1) Psalm 13:3 -- Consider and hear me, O LORD my God
2) Psalm 119:18 -- Open thou mine eyes, that I may behold wondrous things out of thy law.
b. “COMMANDMENTS” [Hebrew – mitzvah] include all God’s word.
1) Psalm 19:8 -- The statutes of the LORD are right, rejoicing the heart: the commandment of the LORD is pure, enlightening the eyes.
2) Psalm 119:96 -- I have seen an end of all perfection: but thy commandment is exceeding broad.

C. I will praise thee with uprightness of heart, when I shall have leaned thy righteous judgments.

1. Proper praise comes when we have learned God’s righteous judgments.

a. Psalm 97:12 -- Rejoice in the LORD, ye righteous; and give thanks at the remembrance of his holiness.
b. Psalm 138:4 -- All the kings of the earth shall praise thee, O LORD, when they hear the words of thy mouth.

2. “JUDGMENTS” [Hebrew - mish-pawt’] are the formal sentences of God.

a. Psalm 1:5 -- Therefore the ungodly shall not stand in the judgment, nor sinners in the congregation of the righteous.
b. Psalm 9:4 -- For thou hast maintained my right and my cause; thou satest in the throne judging right.

D. I will keep thy statutes; O forsake me not utterly.

1. After an emotional promise that the Psalmist would carefully guard all the words, teachings, commandments, and applicatory judgments of God – he suddenly realizes that he cannot do so without God’s help.

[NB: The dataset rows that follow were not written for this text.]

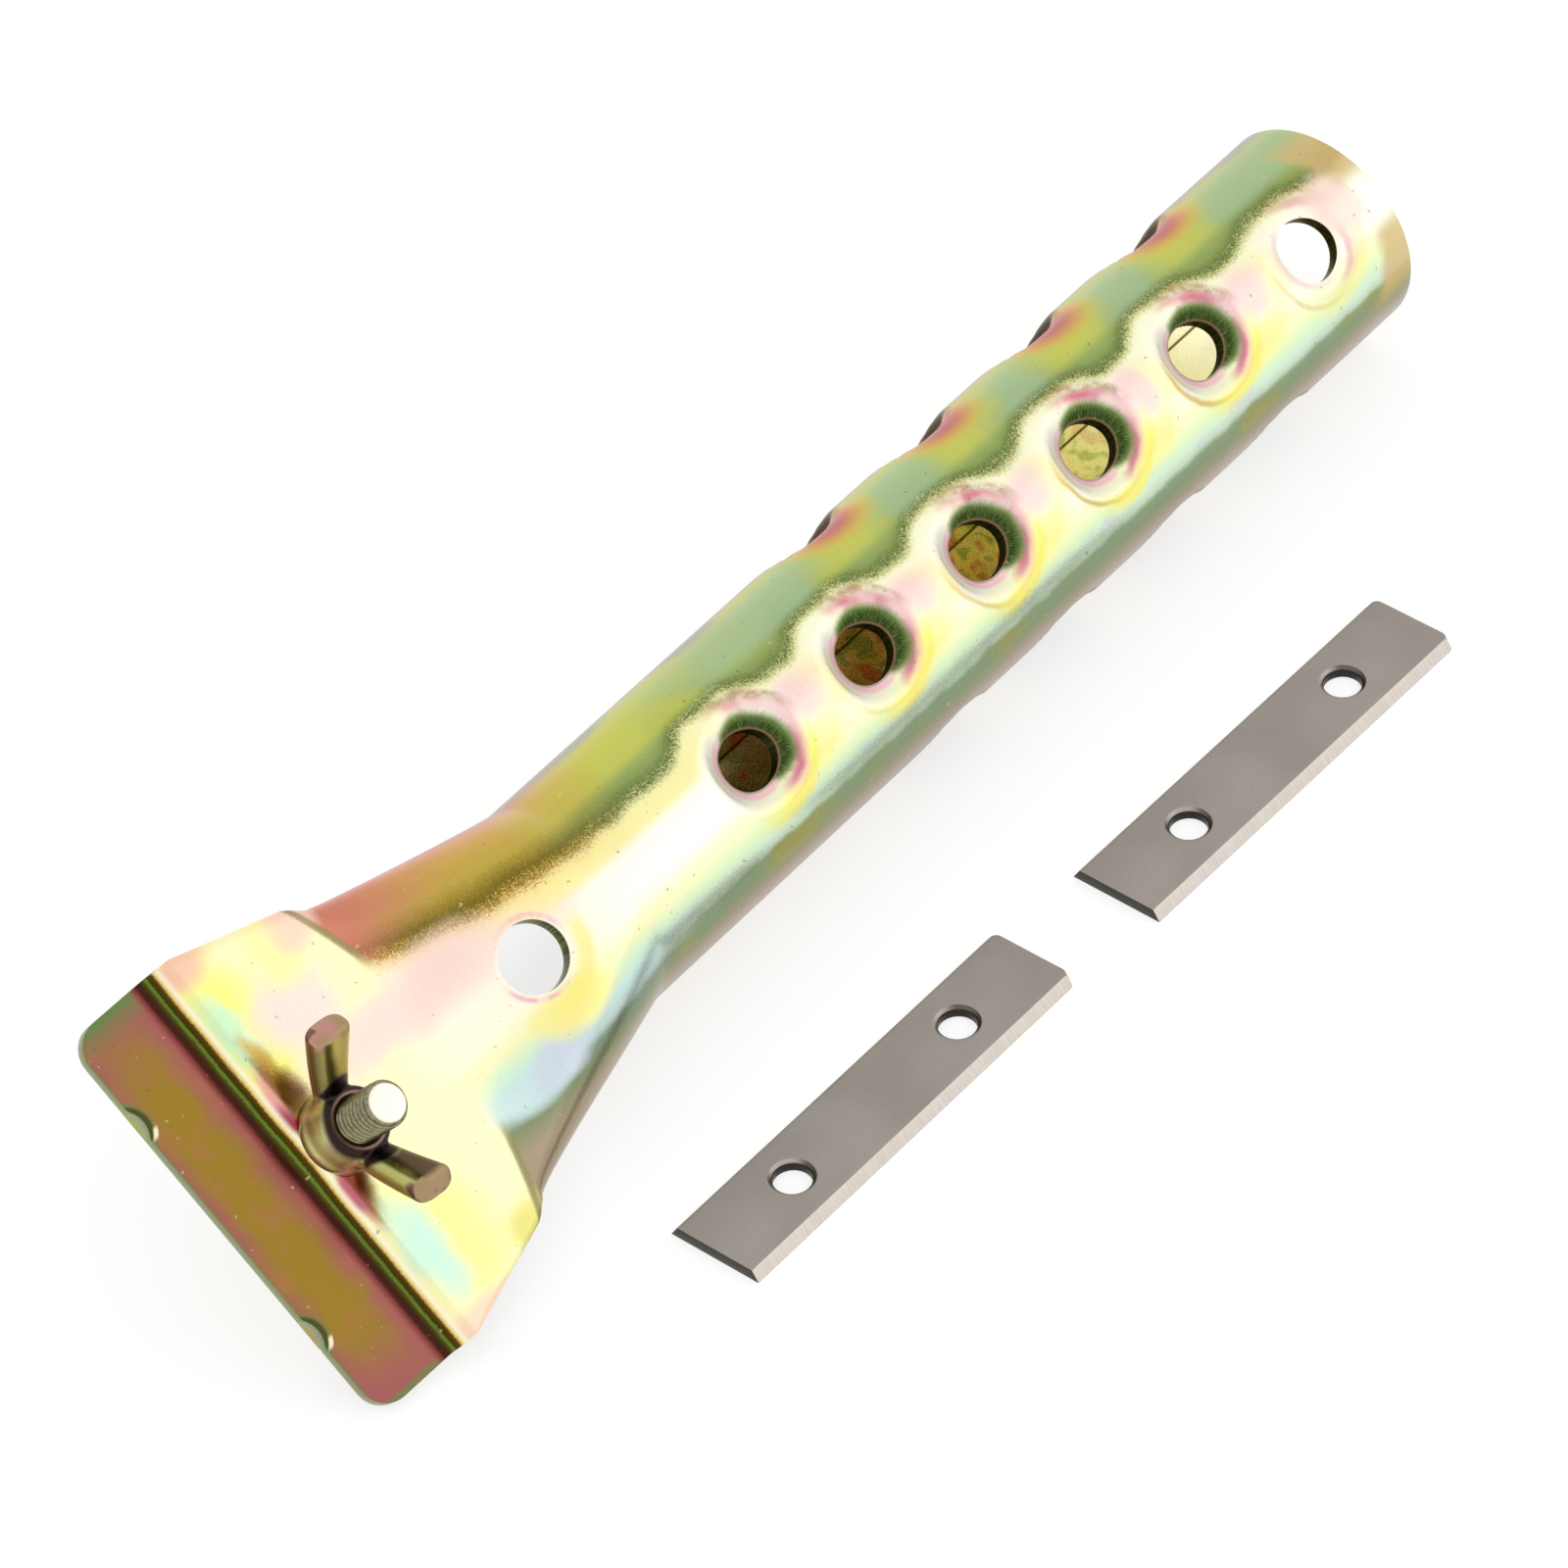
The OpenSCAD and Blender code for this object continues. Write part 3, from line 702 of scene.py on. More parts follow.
def build_world():
    """Plain soft light from all round, which gloss and the camera see as white."""
    world = bpy.data.worlds.new("world")
    bpy.context.scene.world = world
    world.use_nodes = True
    tree = world.node_tree
    back = tree.nodes["Background"]
    back.inputs["Color"].default_value = (1, 1, 1, 1)
    plug(tree, seen_directly(tree) * (1 - WORLD_GLOW) + WORLD_GLOW, back.inputs["Strength"])


def add_key_light():
    """One soft lamp, from the side of the loose knives and of the tube's open end."""
    key = bpy.data.lights.new("key", "AREA")
    key.shape = "RECTANGLE"
    key.size, key.size_y = KEY_SIZE
    key.energy = KEY_POWER
    lamp = bpy.data.objects.new("key", key)
    direction = Vector(KEY_DIRECTION).normalized()
    lamp.location = direction * KEY_DISTANCE
    lamp.rotation_euler = direction.to_track_quat("Z", "Y").to_euler()
    bpy.context.scene.collection.objects.link(lamp)


# Shader helpers
def linear(value):
    """One screen value from 0 to 255, made linear."""
    if value <= 10:
        return value / 255 / 12.92
    return ((value / 255 + 0.055) / 1.055) ** 2.4


def rgb(r, g, b):
    """A colour given as it looks on a screen, made linear."""
    return linear(r), linear(g), linear(b), 1.0


class Num:
    """A shader value that takes Python's arithmetic and adds the Math nodes."""

    def __init__(self, tree, socket):
        self.tree, self.socket = tree, socket

    def op(self, name, *others):
        """A Math node over this value and the others."""
        node = self.tree.nodes.new("ShaderNodeMath")
        node.operation = name
        for k, value in enumerate((self, *others)):
            plug(self.tree, value, node.inputs[k])
        return Num(self.tree, node.outputs[0])

    def __add__(self, other):
        return self.op("ADD", other)

    def __sub__(self, other):
        return self.op("SUBTRACT", other)

    def __mul__(self, other):
        return self.op("MULTIPLY", other)

    def __truediv__(self, other):
        return self.op("DIVIDE", other)

    def __pow__(self, other):
        return self.op("POWER", other)

    __radd__, __rmul__ = __add__, __mul__

    def __rsub__(self, other):
        return (self - other) * -1.0

    def abs(self):
        return self.op("ABSOLUTE")

    def smooth(self, low, high):
        """0 at low and 1 at high, with a soft start and end."""
        node = self.tree.nodes.new("ShaderNodeMapRange")
        node.interpolation_type = "SMOOTHSTEP"
        plug(self.tree, self, node.inputs["Value"])
        plug(self.tree, low, node.inputs["From Min"])
        plug(self.tree, high, node.inputs["From Max"])
        return Num(self.tree, node.outputs["Result"])

    def band(self, middle, half, soft):
        """1 within half of the middle, and down to 0 over soft more."""
        return (self - middle).abs().smooth(half + soft, half)


def plug(tree, value, socket):
    """Links a shader value to the socket, or sets a plain one."""
    if isinstance(value, Num):
        tree.links.new(value.socket, socket)
    else:
        socket.default_value = value


class Paint:
    """A material under construction: coordinates, noise, colour layers, surface."""

    def __init__(self, name):
        self.material = bpy.data.materials.new(name)
        self.material.use_nodes = True
        self.tree = self.material.node_tree
        self.shader = self.tree.nodes["Principled BSDF"]
        self.color = None

    def new(self, kind):
        return self.tree.nodes.new("ShaderNode" + kind)

    def coordinate(self, output):
        """One of Blender's own texture coordinates."""
        return self.new("TexCoord").outputs[output]

    def stored(self, attribute):
        """The vector that add_marks stored with the mesh."""
        node = self.new("Attribute")
        node.attribute_name = attribute
        return node.outputs["Vector"]

    def split(self, vector):
        node = self.new("SeparateXYZ")
        self.tree.links.new(vector, node.inputs[0])
        return [Num(self.tree, out) for out in node.outputs]

    def join(self, *values):
        node = self.new("CombineXYZ")
        for value, socket in zip(values, node.inputs):
            plug(self.tree, value, socket)
        return node.outputs[0]

    def noise(self, vector, scale, detail=2.0, rough=0.5):
        node = self.new("TexNoise")
        self.tree.links.new(vector, node.inputs["Vector"])
        node.inputs["Scale"].default_value = scale
        node.inputs["Detail"].default_value = detail
        node.inputs["Roughness"].default_value = rough
        return Num(self.tree, node.outputs[0])

    def ramp(self, value, stops):
        """A colour along value, from stops of (value, (r, g, b))."""
        low, high = stops[0][0], stops[-1][0]
        node = self.new("ValToRGB")
        elements = node.color_ramp.elements
        while len(elements) < len(stops):
            elements.new(0.5)
        for element, (at, color) in zip(elements, stops):
            element.position = (at - low) / (high - low)
            element.color = rgb(*color)
        plug(self.tree, (value - low) / (high - low), node.inputs[0])
        return node.outputs[0]

    def mix(self, first, second, share):
        """A colour between the first, at share 0, and the second, at 1."""
        node = self.new("Mix")
        node.data_type = "RGBA"
        node.clamp_factor = True
        plug(self.tree, share, node.inputs["Factor"])
        sockets = [x for x in node.inputs if x.type == "RGBA"]
        for value, socket in zip((first, second), sockets):
            if isinstance(value, tuple):
                socket.default_value = value
            else:
                self.tree.links.new(value, socket)
        return [x for x in node.outputs if x.type == "RGBA"][0]

    def layer(self, color, share):
        """Lays a colour, or a coloured socket, over what is painted so far."""
        color = rgb(*color) if isinstance(color, tuple) else color
        self.color = color if self.color is None else self.mix(self.color, color, share)

    def bump(self, height, distance, strength):
        node = self.new("Bump")
        node.inputs["Distance"].default_value = distance
        node.inputs["Strength"].default_value = strength
        plug(self.tree, height, node.inputs["Height"])
        self.tree.links.new(node.outputs[0], self.shader.inputs["Normal"])

    def finish(self, roughness, metallic=1.0):
        """Plugs the colour and the surface into the shader."""
        if isinstance(self.color, tuple):
            self.shader.inputs["Base Color"].default_value = self.color
        else:
            self.tree.links.new(self.color, self.shader.inputs["Base Color"])
        plug(self.tree, metallic, self.shader.inputs["Metallic"])
        plug(self.tree, roughness, self.shader.inputs["Roughness"])
        return self.material


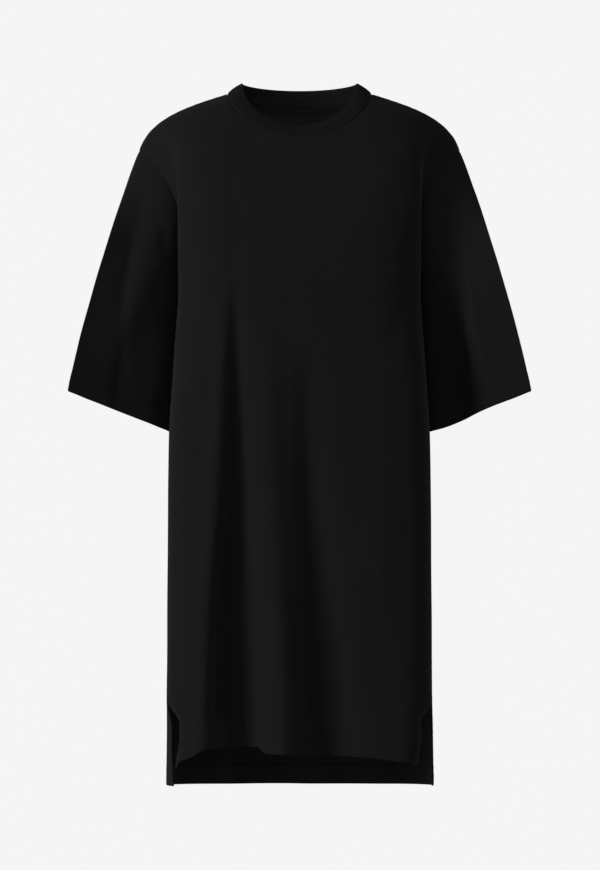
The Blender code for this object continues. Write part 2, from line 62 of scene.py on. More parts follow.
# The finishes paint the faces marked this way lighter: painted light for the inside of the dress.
INNER_SHIFT = 10.0  # marks inner faces in the Cloth map, in metres
QUARTER = math.pi / 2
EDGE_SLACK = 1e-9  # so that the columns that end the neckline count as shoulder

Array = np.ndarray


class Side(Enum):
    """The two body panels. The value is the way in Y that each one faces."""

    FRONT = -1
    BACK = 1


class Hand(Enum):
    """The wearer's two sides. The value is the side's way in X."""

    RIGHT = -1
    LEFT = 1


# ---------------------------------------------------------------- small curves


def ease(share: Array | float) -> Array:
    """Runs from 0 to 1 with level ends.

    Args:
        share: Place between the two ends, clipped to 0 to 1.

    Returns:
        The eased share.
    """
    share = np.clip(share, 0.0, 1.0)
    return share * share * (3 - 2 * share)


def mix(first: Array | float, last: Array | float, share: Array | float) -> Array:
    """Goes in a straight line from first to last as share goes from 0 to 1."""
    return first + (last - first) * share


def bell(away: Array | float) -> Array:
    """A soft bump: 1 at 0, about a third at 1 and next to nothing past 2."""
    return np.exp(-np.square(away))


def bezier(points: tuple[Array, ...], share: Array) -> Array:
    """A cubic Bezier.

    Args:
        points: Four control points, each one point or an array of points.
        share: Places along the curve, broadcast against the points without their last axis.

    Returns:
        The points on the curve.
    """
    share = np.asarray(share)[..., None]
    rest = 1 - share
    weights = (rest**3, 3 * rest**2 * share, 3 * rest * share**2, share**3)
    return sum(weight * np.asarray(point, float) for weight, point in zip(weights, points))


def level_curve(keys: list[float], values: list[float], at: Array) -> Array:
    """A smooth curve through a short table, level at both ends.

    Args:
        keys: Where the curve's values are given, rising or falling.
        values: Its values there.
        at: Where to read it.

    Returns:
        The values at those places.
    """
    key, value = np.array(keys, float), np.array(values, float)
    if key[0] > key[-1]:
        key, value = key[::-1], value[::-1]
    slope = np.zeros(len(key))
    slope[1:-1] = (value[2:] - value[:-2]) / (key[2:] - key[:-2])
    at = np.clip(at, key[0], key[-1])
    k = np.clip(np.searchsorted(key, at, "right") - 1, 0, len(key) - 2)
    width = key[k + 1] - key[k]
    s = (at - key[k]) / width
    start = (2 * s**3 - 3 * s**2 + 1) * value[k] + (s**3 - 2 * s**2 + s) * width * slope[k]
    end = (3 * s**2 - 2 * s**3) * value[k + 1] + (s**3 - s**2) * width * slope[k + 1]
    return start + end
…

a. There are six different words used in this stanza that reference different aspects of God’s word.
1) TORAH – the formal “Law” of God
2) ADAH – the “witness” of God about His works.
3) PIQQUWD – the “mandates” the “listed” commands
4) CHOQ – the “enactments” the “decrees” of God
5) MITZVAH – all the “commandments” given by God
6) MISHPAT – the formal “sentences” of God
b. There is good understanding of the breadth of God’s word.

2. The last thought of the prayer is a pleading with God not to “forsake” him “utterly.”

a. The plea is that God not “leave him” to “fail” or “fall” on his own.
b. The adverb “utterly” (greatly, exceedingly) applies to his being “left alone” by God.  The plea is strengthened by that request.  “Please” do no leave me on my own!